**Modeling code records**.
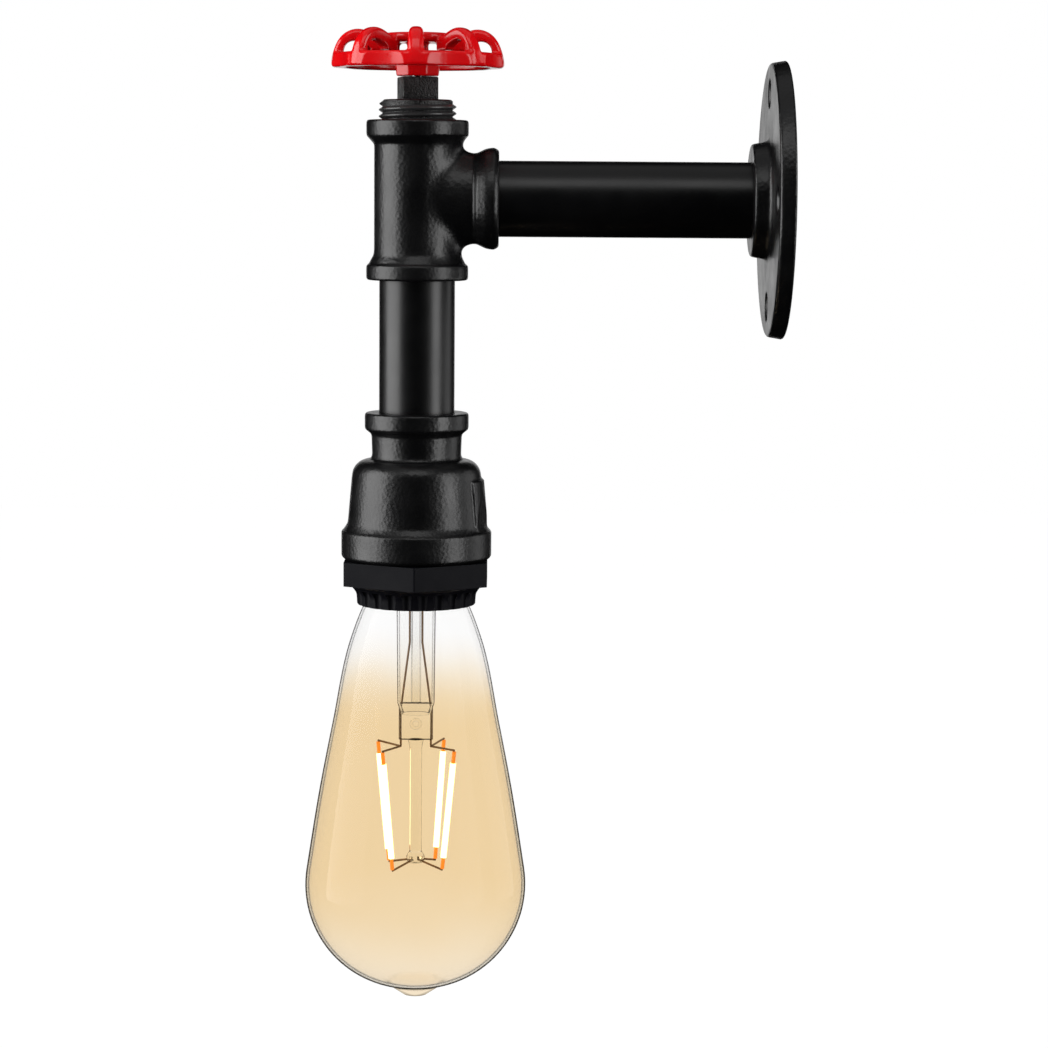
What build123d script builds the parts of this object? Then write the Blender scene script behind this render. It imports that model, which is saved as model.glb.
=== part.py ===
from build123d import *

import os
from math import cos, pi, radians, sin

# Industrial pipe wall light, in millimetres.
# The origin is the centre of the wall flange's back face. +X points into the wall, +Z is up, and
# the arm runs along -X to the tee. The lamp hangs below the tee on the vertical lamp axis.

# ---- driving dimensions -------------------------------------------------------------------------

REACH = 103.0  # wall plane to lamp axis

# Half-inch steel pipe and its thread
PIPE_RADIUS = 21.3 / 2
PIPE_BORE_RADIUS = 16.1 / 2
THREAD_RADIUS = 10.28  # mean radius of the male thread, cut on the pipe's end
SOCKET_RADIUS = 10.31  # the female thread that it screws into
THREAD_CHAMFER = 0.8

# Wall flange
FLANGE_RADIUS = 39.0  # at the wall
FLANGE_DRAFT = 0.8  # the cast rim tapers by this much towards the room
FLANGE_THICKNESS = 4.6
HUB_LENGTH = 9.5  # from the wall to the hub's face
HUB_FACE_RADIUS = 15.7
HUB_ROOT_RADIUS = 16.6
HUB_FILLET = 1.6
HOLE_COUNT = 4
HOLE_CIRCLE_DIAMETER = 59.6
HOLE_RADIUS = 2.75
COUNTERSINK_RADIUS = 4.35
COUNTERSINK_DEPTH = 2.0
PIPE_END_GAP = 1.5  # the arm's end stops this far from the wall

# Tee, with the arm's axis at height zero
TEE_TOP = 21.8
TEE_BOTTOM = -22.9
TEE_BRANCH = 22.9  # lamp axis to the side collar's face
TEE_BODY_RADIUS = 12.15
TEE_WAIST = 16.6  # lamp axis to the branch's narrowest place
TEE_WAIST_RADIUS = 12.7
TEE_BRANCH_HALF_DEPTH = 11.2  # the branch is oval where it leaves the run
TEE_COLLAR_RADIUS = 14.35
TEE_COLLAR_HEIGHT = 4.4
TEE_CORE_RADIUS = 8.7  # the cast bore between the threads
TEE_BLEND = 3.2  # fillet between the run and the branch
THREAD_DEPTH = 10.5
PIPE_ENGAGEMENT = 9.5  # how far a pipe is screwed into a fitting

# Drop pipe and reducing socket, by height
SOCKET_TOP = -60.2
SOCKET_SMALL_COLLAR = -64.8
SOCKET_NECK_TOP = -66.3
SOCKET_NECK_END = -72.9
SOCKET_SIDE_TOP = -79.0
SOCKET_SIDE_END = -91.6
SOCKET_LARGE_COLLAR = -93.6
SOCKET_END = -101.8
SMALL_COLLAR_RADIUS = 14.7
NECK_RADIUS = 12.6
SIDE_TOP_RADIUS = 18.4
SIDE_END_RADIUS = 19.5
SHOULDER_ROUND = 4.6
LARGE_COLLAR_RADIUS = 21.3
LEDGE_HEIGHT = -77.0  # flat seat inside, which carries the earth screw
LEDGE_RADIUS = 9.5
BARREL_BORE_RADIUS = 15.9  # the large female thread
LUG_AZIMUTH = 75.0  # degrees round from the front, where the casting's wrench lug stands
LUG_WIDTH = 11.0
LUG_PROUD = 0.75

# Square-head plug
HEAD_SIDE = 10.1
HEAD_TURN = 11.0  # degrees
HEAD_TOP = 33.7
HEAD_BOTTOM = 27.6
PLUG_TOP_RADIUS = 9.9
PLUG_THREAD_TOP_RADIUS = 10.85
PLUG_LENGTH_IN_TEE = 9.0
PLUG_CORE_RADIUS = 6.6
PLUG_CORE_TOP = 21.0

# Handwheel
WHEEL_SPOKES = 8
WHEEL_RADIUS = 24.2  # to the tips of the lobes
WHEEL_VALLEY_RADIUS = 22.7  # to the rim midway between two lobes
RIM_INNER_RADIUS = 20.4
RIM_BOTTOM = 36.1
RIM_TOP = 40.2
CREST_HEIGHT = 46.9  # top of the arched spokes
CREST_RADIUS = 16.3
SPOKE_DEPTH = 2.9
SPOKE_WIDTH_AT_RIM = 4.8
SPOKE_WIDTH_AT_PLATE = 3.1
SPOKE_ROUND = 1.45
SPOKE_ROOT_BOTTOM = 40.4  # a spoke's deep inner end reaches down to here under the plate's edge
PLATE_RADIUS = 9.6
PLATE_TOP = 45.8
PLATE_BOTTOM = 43.1
COLUMN_RADIUS = 3.0
BOSS_FLATS = 11.8  # octagonal boss, across flats
BOSS_TOP = 39.4
WHEEL_LIFT = 0.2  # running gap between the boss and the square head
WHEEL_SCREW_RADIUS = 1.9
WHEEL_SCREW_HEAD_RADIUS = 3.9
WHEEL_SCREW_DEPTH = 5.0  # how far it is screwed into the square head
RUNNING_GAP = 0.05

# Lamp holder
HEX_FLATS = 40.3
HEX_BOTTOM = -108.5
SKIRT_TOP = -111.6  # where the flare under the hexagon ends
SKIRT_BOTTOM = -114.7
SKIRT_RADIUS = 17.0
FLUTES = 24
FLUTE_TOP = -110.2  # the flutes run up into the flare
FLUTE_RADIUS = 1.5
FLUTE_DEPTH = 0.7
BARREL_RADIUS = 15.85
BARREL_TOP = -80.2
CORE_SEAT = -86.8  # the insulating core stands on this ledge
CORE_RADIUS = 14.8
CORE_THICKNESS = 6.4
SHELL_SPACE_RADIUS = 14.0
MOUTH_TOP = -109.5
MOUTH_RADIUS = 15.4

# Electrical pieces of the holder
SHELL_INNER_RADIUS = 13.35
SHELL_WALL = 0.4
SHELL_BOTTOM = -109.0
SHELL_LIP_INNER_RADIUS = 6.5
STRIP_THICKNESS = 0.5
STRIP_WIDTH = 4.6
TERMINAL_OFFSET = 9.0
POCKET_SIZE = 7.4
POCKET_DEPTH = 3.0
TERMINAL_SCREW_RADIUS = 1.25
TERMINAL_HEAD_RADIUS = 1.9
TERMINAL_HEAD_HEIGHT = 1.5
TERMINAL_SCREW_LENGTH = 3.4
SCREW_OFF_CENTRE = 1.2  # the screw leaves room beside it in the pocket
WIRE_BESIDE_SCREW = 2.1
RISER_OFFSET = 2.6  # from the terminal's middle to the strip's way down
RIVET_RADIUS = 1.0
RIVET_HOLES = [(0, 10.2), (0, -10.2)]

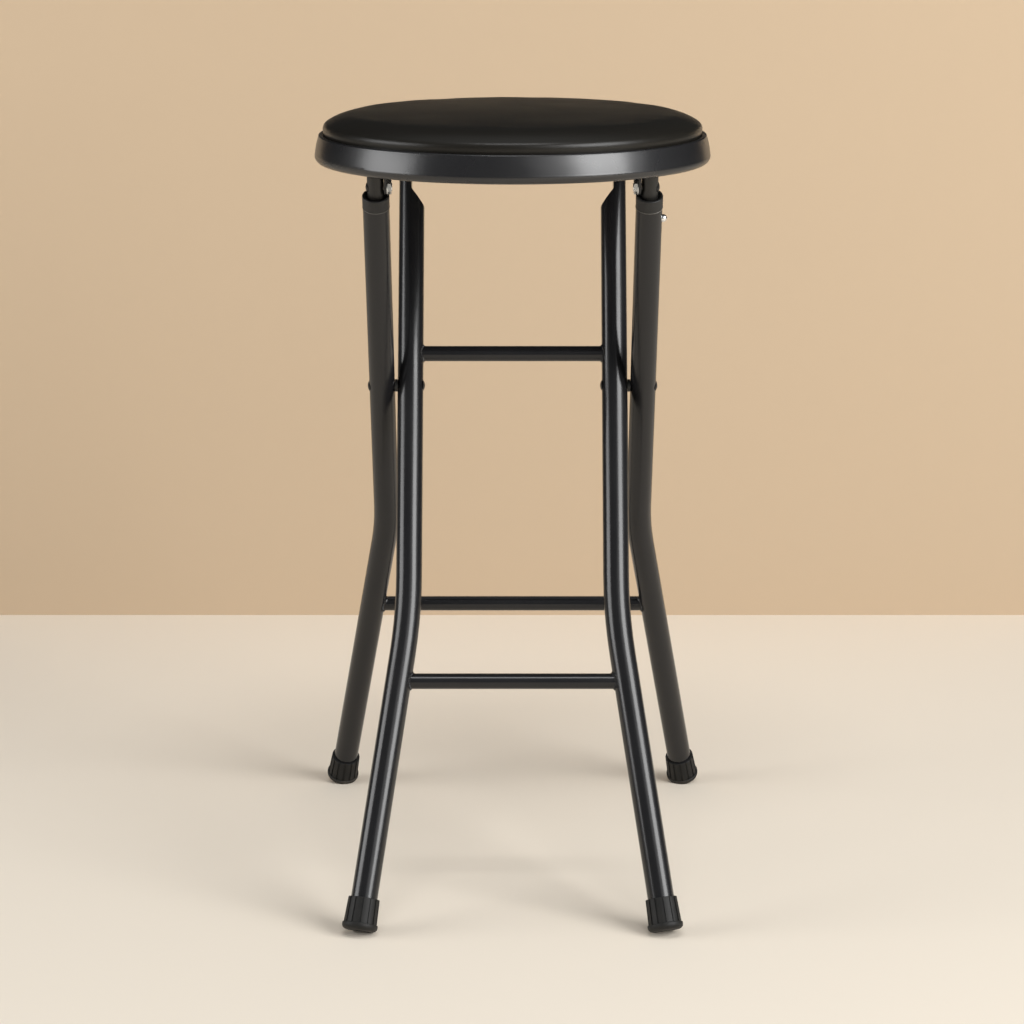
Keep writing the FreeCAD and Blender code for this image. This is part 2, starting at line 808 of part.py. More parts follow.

**WHAT YOU NEED TO DO**.
Make an exact copy of all the data.

**THE RESULT**.
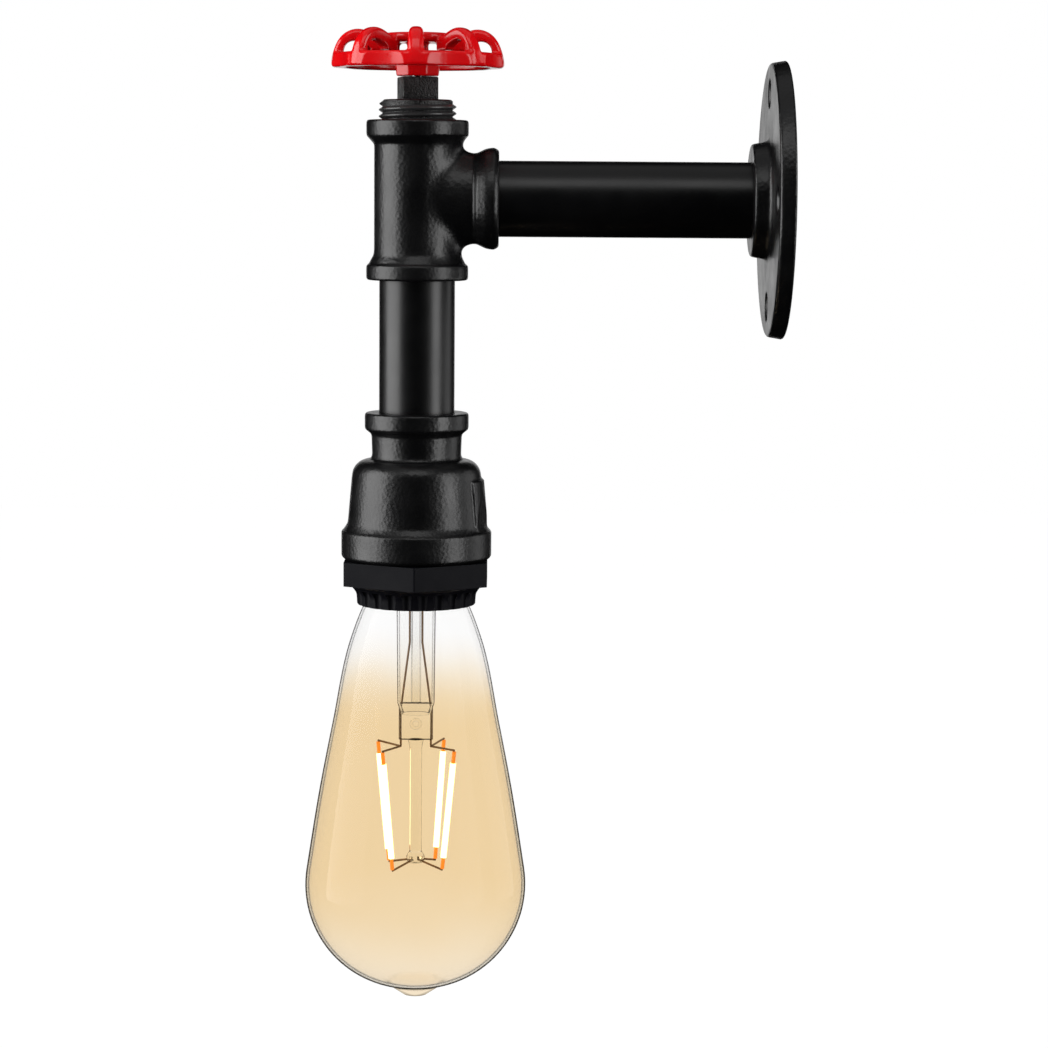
What build123d script builds the parts of this object? Then write the Blender scene script behind this render. It imports that model, which is saved as model.glb.
=== part.py ===
from build123d import *

import os
from math import cos, pi, radians, sin

# Industrial pipe wall light, in millimetres.
# The origin is the centre of the wall flange's back face. +X points into the wall, +Z is up, and
# the arm runs along -X to the tee. The lamp hangs below the tee on the vertical lamp axis.

# ---- driving dimensions -------------------------------------------------------------------------

REACH = 103.0  # wall plane to lamp axis

# Half-inch steel pipe and its thread
PIPE_RADIUS = 21.3 / 2
PIPE_BORE_RADIUS = 16.1 / 2
THREAD_RADIUS = 10.28  # mean radius of the male thread, cut on the pipe's end
SOCKET_RADIUS = 10.31  # the female thread that it screws into
THREAD_CHAMFER = 0.8

# Wall flange
FLANGE_RADIUS = 39.0  # at the wall
FLANGE_DRAFT = 0.8  # the cast rim tapers by this much towards the room
FLANGE_THICKNESS = 4.6
HUB_LENGTH = 9.5  # from the wall to the hub's face
HUB_FACE_RADIUS = 15.7
HUB_ROOT_RADIUS = 16.6
HUB_FILLET = 1.6
HOLE_COUNT = 4
HOLE_CIRCLE_DIAMETER = 59.6
HOLE_RADIUS = 2.75
COUNTERSINK_RADIUS = 4.35
COUNTERSINK_DEPTH = 2.0
PIPE_END_GAP = 1.5  # the arm's end stops this far from the wall

# Tee, with the arm's axis at height zero
TEE_TOP = 21.8
TEE_BOTTOM = -22.9
TEE_BRANCH = 22.9  # lamp axis to the side collar's face
TEE_BODY_RADIUS = 12.15
TEE_WAIST = 16.6  # lamp axis to the branch's narrowest place
TEE_WAIST_RADIUS = 12.7
TEE_BRANCH_HALF_DEPTH = 11.2  # the branch is oval where it leaves the run
TEE_COLLAR_RADIUS = 14.35
TEE_COLLAR_HEIGHT = 4.4
TEE_CORE_RADIUS = 8.7  # the cast bore between the threads
TEE_BLEND = 3.2  # fillet between the run and the branch
THREAD_DEPTH = 10.5
PIPE_ENGAGEMENT = 9.5  # how far a pipe is screwed into a fitting

# Drop pipe and reducing socket, by height
SOCKET_TOP = -60.2
SOCKET_SMALL_COLLAR = -64.8
SOCKET_NECK_TOP = -66.3
SOCKET_NECK_END = -72.9
SOCKET_SIDE_TOP = -79.0
SOCKET_SIDE_END = -91.6
SOCKET_LARGE_COLLAR = -93.6
SOCKET_END = -101.8
SMALL_COLLAR_RADIUS = 14.7
NECK_RADIUS = 12.6
SIDE_TOP_RADIUS = 18.4
SIDE_END_RADIUS = 19.5
SHOULDER_ROUND = 4.6
LARGE_COLLAR_RADIUS = 21.3
LEDGE_HEIGHT = -77.0  # flat seat inside, which carries the earth screw
LEDGE_RADIUS = 9.5
BARREL_BORE_RADIUS = 15.9  # the large female thread
LUG_AZIMUTH = 75.0  # degrees round from the front, where the casting's wrench lug stands
LUG_WIDTH = 11.0
LUG_PROUD = 0.75

# Square-head plug
HEAD_SIDE = 10.1
HEAD_TURN = 11.0  # degrees
HEAD_TOP = 33.7
HEAD_BOTTOM = 27.6
PLUG_TOP_RADIUS = 9.9
PLUG_THREAD_TOP_RADIUS = 10.85
PLUG_LENGTH_IN_TEE = 9.0
PLUG_CORE_RADIUS = 6.6
PLUG_CORE_TOP = 21.0

# Handwheel
WHEEL_SPOKES = 8
WHEEL_RADIUS = 24.2  # to the tips of the lobes
WHEEL_VALLEY_RADIUS = 22.7  # to the rim midway between two lobes
RIM_INNER_RADIUS = 20.4
RIM_BOTTOM = 36.1
RIM_TOP = 40.2
CREST_HEIGHT = 46.9  # top of the arched spokes
CREST_RADIUS = 16.3
SPOKE_DEPTH = 2.9
SPOKE_WIDTH_AT_RIM = 4.8
SPOKE_WIDTH_AT_PLATE = 3.1
SPOKE_ROUND = 1.45
SPOKE_ROOT_BOTTOM = 40.4  # a spoke's deep inner end reaches down to here under the plate's edge
PLATE_RADIUS = 9.6
PLATE_TOP = 45.8
PLATE_BOTTOM = 43.1
COLUMN_RADIUS = 3.0
BOSS_FLATS = 11.8  # octagonal boss, across flats
BOSS_TOP = 39.4
WHEEL_LIFT = 0.2  # running gap between the boss and the square head
WHEEL_SCREW_RADIUS = 1.9
WHEEL_SCREW_HEAD_RADIUS = 3.9
WHEEL_SCREW_DEPTH = 5.0  # how far it is screwed into the square head
RUNNING_GAP = 0.05

# Lamp holder
HEX_FLATS = 40.3
HEX_BOTTOM = -108.5
SKIRT_TOP = -111.6  # where the flare under the hexagon ends
SKIRT_BOTTOM = -114.7
SKIRT_RADIUS = 17.0
FLUTES = 24
FLUTE_TOP = -110.2  # the flutes run up into the flare
FLUTE_RADIUS = 1.5
FLUTE_DEPTH = 0.7
BARREL_RADIUS = 15.85
BARREL_TOP = -80.2
CORE_SEAT = -86.8  # the insulating core stands on this ledge
CORE_RADIUS = 14.8
CORE_THICKNESS = 6.4
SHELL_SPACE_RADIUS = 14.0
MOUTH_TOP = -109.5
MOUTH_RADIUS = 15.4

# Electrical pieces of the holder
SHELL_INNER_RADIUS = 13.35
SHELL_WALL = 0.4
SHELL_BOTTOM = -109.0
SHELL_LIP_INNER_RADIUS = 6.5
STRIP_THICKNESS = 0.5
STRIP_WIDTH = 4.6
TERMINAL_OFFSET = 9.0
POCKET_SIZE = 7.4
POCKET_DEPTH = 3.0
TERMINAL_SCREW_RADIUS = 1.25
TERMINAL_HEAD_RADIUS = 1.9
TERMINAL_HEAD_HEIGHT = 1.5
TERMINAL_SCREW_LENGTH = 3.4
SCREW_OFF_CENTRE = 1.2  # the screw leaves room beside it in the pocket
WIRE_BESIDE_SCREW = 2.1
RISER_OFFSET = 2.6  # from the terminal's middle to the strip's way down
RIVET_RADIUS = 1.0
RIVET_HOLES = [(0, 10.2), (0, -10.2)]

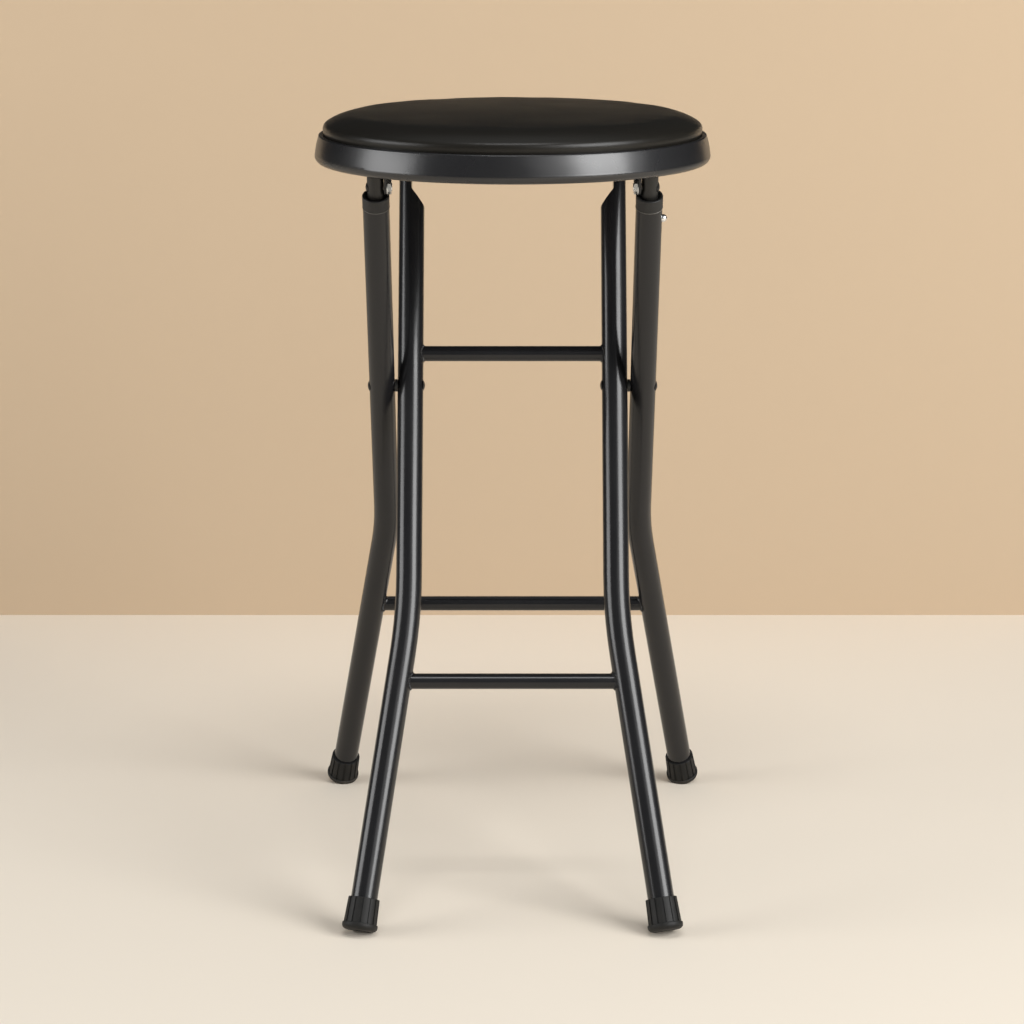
Keep writing the FreeCAD and Blender code for this image. This is part 2, starting at line 808 of part.py. More parts follow.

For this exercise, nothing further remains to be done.